Mark ATKINS
Le Didgeridoo à la conquête des cinq continents
Mark ATKINS est sans aucun doute l’un des joueurs australiens de didgeridoo les plus célèbres dans le monde. Il a eu la chance d’être invité sur scène avec de nombreuses personnalités du rock, de la pop ou de la world-music telles que Jimmy PAGE et Robert PLANT, Peter GABRIEL, Philip GLASS, Ravi SHANKAR, Sinead O’CONNOR ou encore le London Philharmonic, ainsi qu’avec des « stars » australiennes comme James MORRISON ou GONDWANA. Par ailleurs, il se produit régulièrement en tournée dans toute l’Europe, l’été dernier notamment au Festival Interceltique de Lorient et au Festival Les Escales de Saint-Nazaire, où nous l’avons rencontré.

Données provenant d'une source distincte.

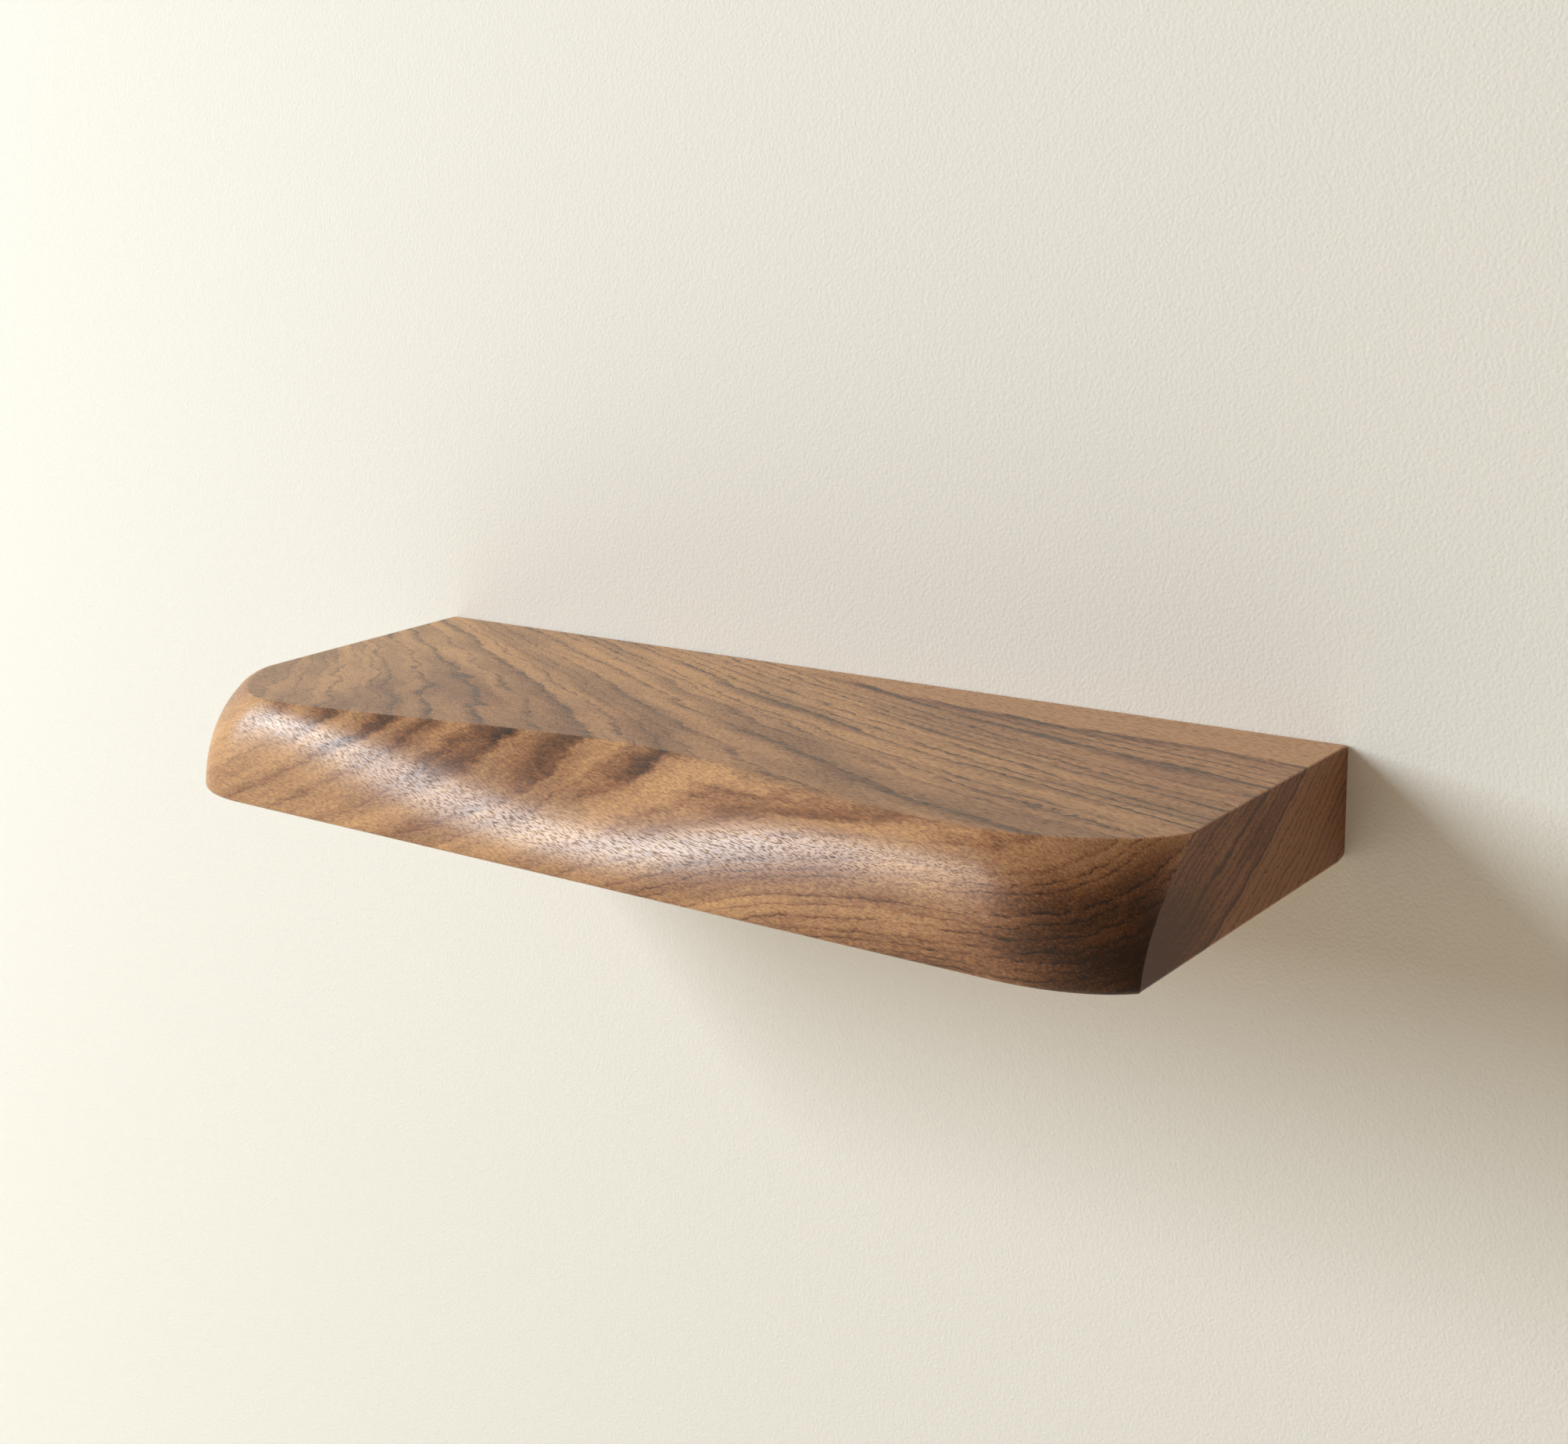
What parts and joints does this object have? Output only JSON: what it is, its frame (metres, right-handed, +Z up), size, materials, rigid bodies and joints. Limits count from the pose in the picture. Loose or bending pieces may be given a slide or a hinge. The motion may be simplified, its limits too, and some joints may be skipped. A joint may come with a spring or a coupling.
{
  "type": "floating wall shelf",
  "caption": "Solid walnut floating wall shelf with a sculpted, bowed front edge, carried on a concealed steel rod bracket.",
  "frame": {"origin": "centre of the wall plate's back face, on the plane of the wall, halfway up the board", "axes": "+X along the wall to the right seen from the room, -Y out of the wall into the room, +Z up"},
  "size_m": [0.6, 0.2768, 0.058],
  "materials": {
    "walnut": "satin hardwax oil",
    "black_steel": "black powder coat",
    "bright_steel": "bright turned bar",
    "zinc_steel": "zinc plated",
    "nylon": "moulded nylon",
    "brass": "turned brass"
  },
  "bodies": {
    "bracket": {"wall_plate": "black_steel", "support_rod_left": "bright_steel", "support_rod_right": "bright_steel", "rod_bolt_left": "zinc_steel", "rod_bolt_right": "zinc_steel", "wall_screw_1": "zinc_steel", "wall_screw_2": "zinc_steel", "wall_screw_3": "zinc_steel", "wall_screw_4": "zinc_steel", "wall_washer_1": "zinc_steel", "wall_washer_2": "zinc_steel", "wall_washer_3": "zinc_steel", "wall_washer_4": "zinc_steel", "wall_plug_1": "nylon", "wall_plug_2": "nylon", "wall_plug_3": "nylon", "wall_plug_4": "nylon"},
    "board": {"shelf_board": "walnut", "threaded_insert_left": "brass", "threaded_insert_right": "brass", "lock_screw_left": "zinc_steel", "lock_screw_right": "zinc_steel"}
  },
  "joints": [
    {"name": "board_slide", "type": "slide", "parent": "bracket", "child": "board", "axis": [0, -1, 0], "range_m": [0, 0.15]}
  ]
}
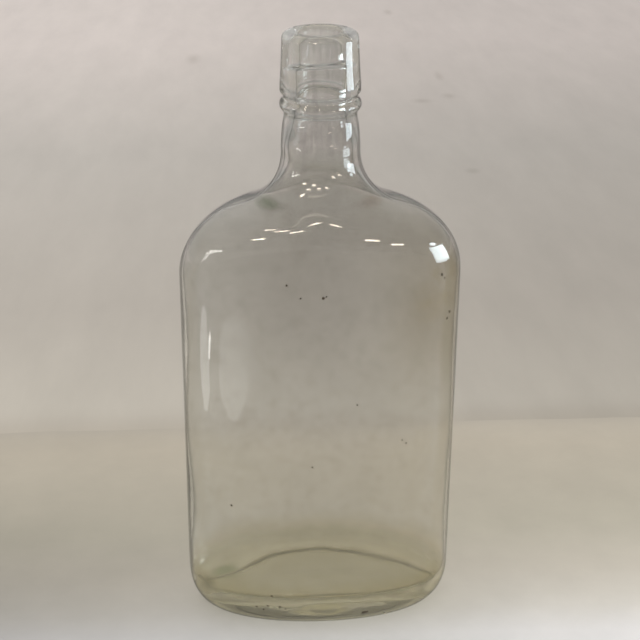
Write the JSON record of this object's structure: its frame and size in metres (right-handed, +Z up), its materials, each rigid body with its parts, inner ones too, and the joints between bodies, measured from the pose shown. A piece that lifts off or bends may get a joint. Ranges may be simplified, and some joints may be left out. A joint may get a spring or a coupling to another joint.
{
  "type": "medicine bottle",
  "caption": "Clear glass oval flask-type medicine bottle with rounded shoulders, a short round neck, a neck bead, a tall collar and an open mouth.",
  "frame": {"origin": "middle of the base, at the height of the resting ring", "axes": "+Z up through the mouth, +X along the wide way of the oval, +Y along the narrow way"},
  "size_m": [0.097, 0.053, 0.216],
  "materials": {
    "clear_glass": "smooth moulded glass with a faint straw tint, light haze and dust inside"
  },
  "bodies": {
    "root": {"glass_bottle": "clear_glass"}
  },
  "joints": []
}
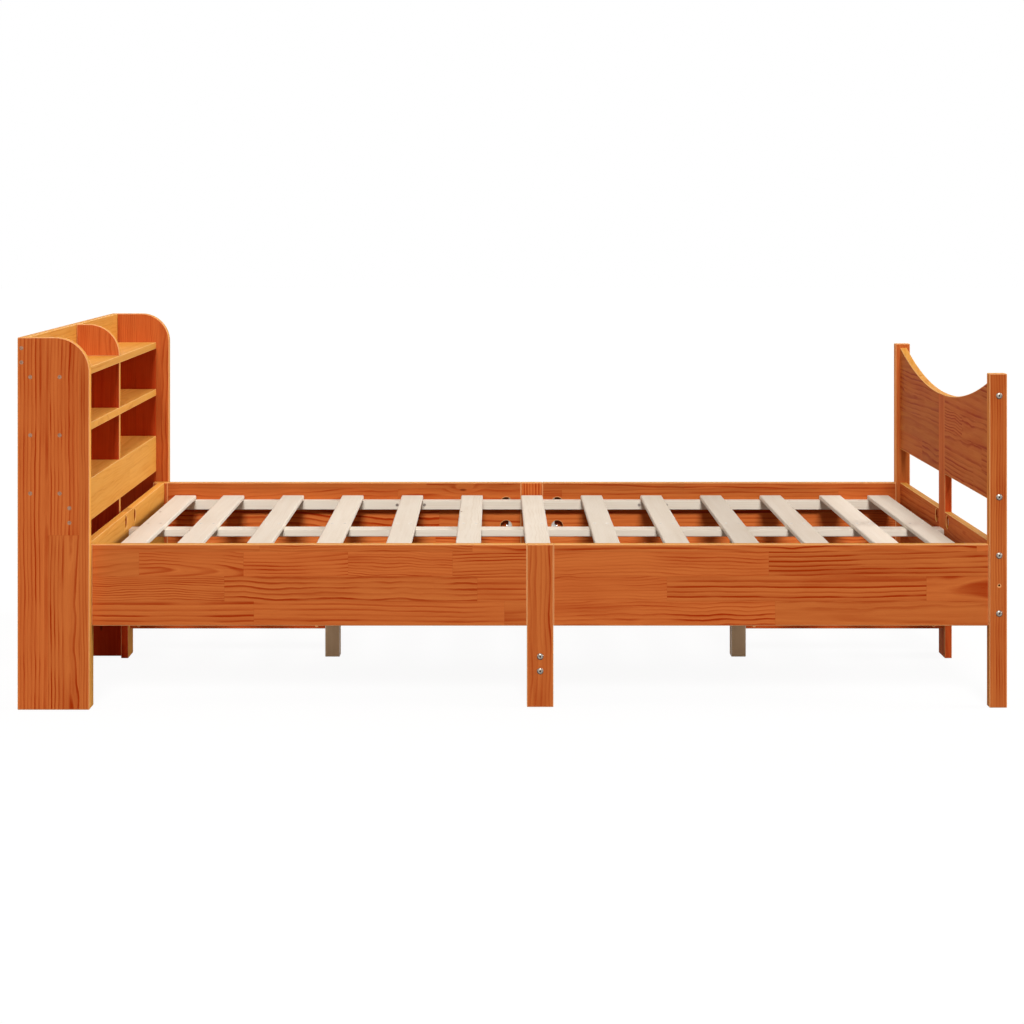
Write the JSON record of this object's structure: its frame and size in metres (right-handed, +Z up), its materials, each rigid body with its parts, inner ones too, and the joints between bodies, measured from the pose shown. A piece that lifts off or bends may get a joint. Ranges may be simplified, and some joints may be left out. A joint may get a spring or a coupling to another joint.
{
  "type": "bed frame with headboard",
  "caption": "Pine bed frame with an open bookcase headboard, a curved footboard, side rails with middle legs and a slatted base.",
  "frame": {"origin": "on the floor, under the middle of the whole frame's outline", "axes": "+X from the headboard to the footboard, +Y from the left side to the right side as seen from the foot, +Z up"},
  "size_m": [2.2344, 1.315, 0.838],
  "materials": {
    "waxed_pine": "brown wax over solid pine, satin",
    "bare_pine": "planed, no finish",
    "steel": "bright zinc"
  },
  "bodies": {
    "root": {"headboard_side_left": "waxed_pine", "headboard_side_right": "waxed_pine", "headboard_post_left": "waxed_pine", "headboard_post_right": "waxed_pine", "top_shelf": "waxed_pine", "middle_shelf": "waxed_pine", "bottom_shelf": "waxed_pine", "top_divider": "waxed_pine", "upper_divider": "waxed_pine", "lower_divider": "waxed_pine", "centre_support_panel": "waxed_pine", "back_rail": "waxed_pine", "back_panel": "waxed_pine", "headboard_apron": "waxed_pine", "headboard_rail_left": "waxed_pine", "headboard_rail_right": "waxed_pine", "headboard_centre_leg": "waxed_pine", "footboard_post_left": "waxed_pine", "footboard_post_right": "waxed_pine", "footboard_panel_left": "waxed_pine", "footboard_panel_right": "waxed_pine", "footboard_rail_left": "waxed_pine", "footboard_rail_right": "waxed_pine", "footboard_centre_leg": "waxed_pine", "side_rail_left_head": "waxed_pine", "side_rail_left_foot": "waxed_pine", "side_rail_right_head": "waxed_pine", "side_rail_right_foot": "waxed_pine", "middle_leg_left": "waxed_pine", "middle_leg_right": "waxed_pine", "slat_ledger_left": "bare_pine", "slat_ledger_right": "bare_pine", "centre_beam": "bare_pine", "support_leg_head": "bare_pine", "support_leg_middle": "bare_pine", "support_leg_foot": "bare_pine", "cross_rail": "waxed_pine", "stretcher_head": "waxed_pine", "stretcher_foot": "waxed_pine", "slat_01": "bare_pine", "slat_02": "bare_pine", "slat_03": "bare_pine", "slat_04": "bare_pine", "slat_05": "bare_pine", "slat_06": "bare_pine", "slat_07": "bare_pine", "slat_08": "bare_pine", "slat_09": "bare_pine", "slat_10": "bare_pine", "slat_11": "bare_pine", "slat_12": "bare_pine", "slat_13": "bare_pine", "bookcase_screws": "steel", "ledger_screws": "steel", "slat_screws": "steel", "frame_bolts": "steel", "threaded_inserts": "steel", "tie_rods": "steel", "half_moon_washers": "steel", "rod_nuts": "steel"}
  },
  "joints": []
}
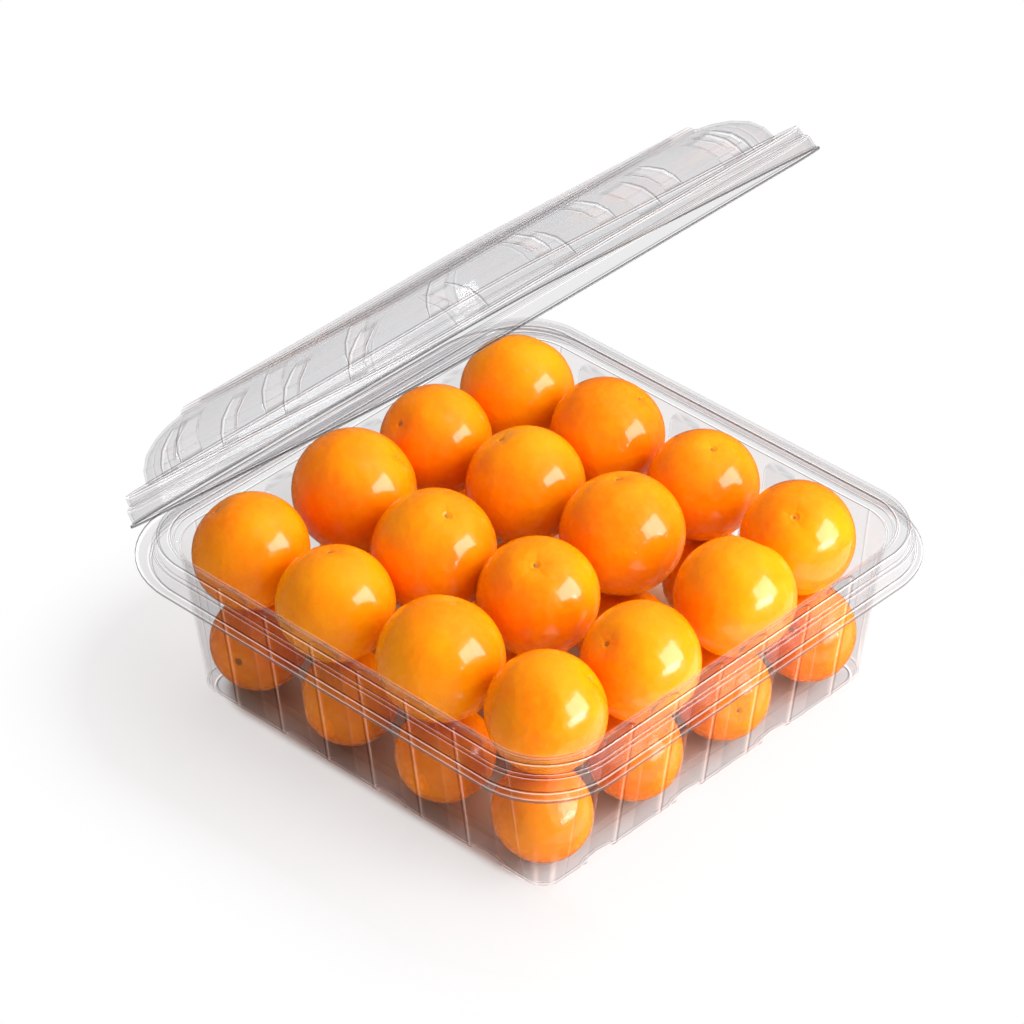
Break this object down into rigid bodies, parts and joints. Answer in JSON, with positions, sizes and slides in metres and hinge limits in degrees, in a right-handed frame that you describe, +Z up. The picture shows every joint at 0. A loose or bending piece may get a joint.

Mark ATKINS est originaire par sa mère de la tribu aborigène Yamitiji, de l’Ouest de l’Australie, et irlandais par son père.
« Ça n’a pas été facile de vivre tout en étant à la fois Irlandais et Aborigène, blanc et noir. Dans les années 1960 et 1970, le racisme en Australie n’est pas religieux, ni politique, le problème était la couleur, être à la fois noir et blanc. J’ai grandi dans cet état d’esprit, ce n’était pas vraiment facile. »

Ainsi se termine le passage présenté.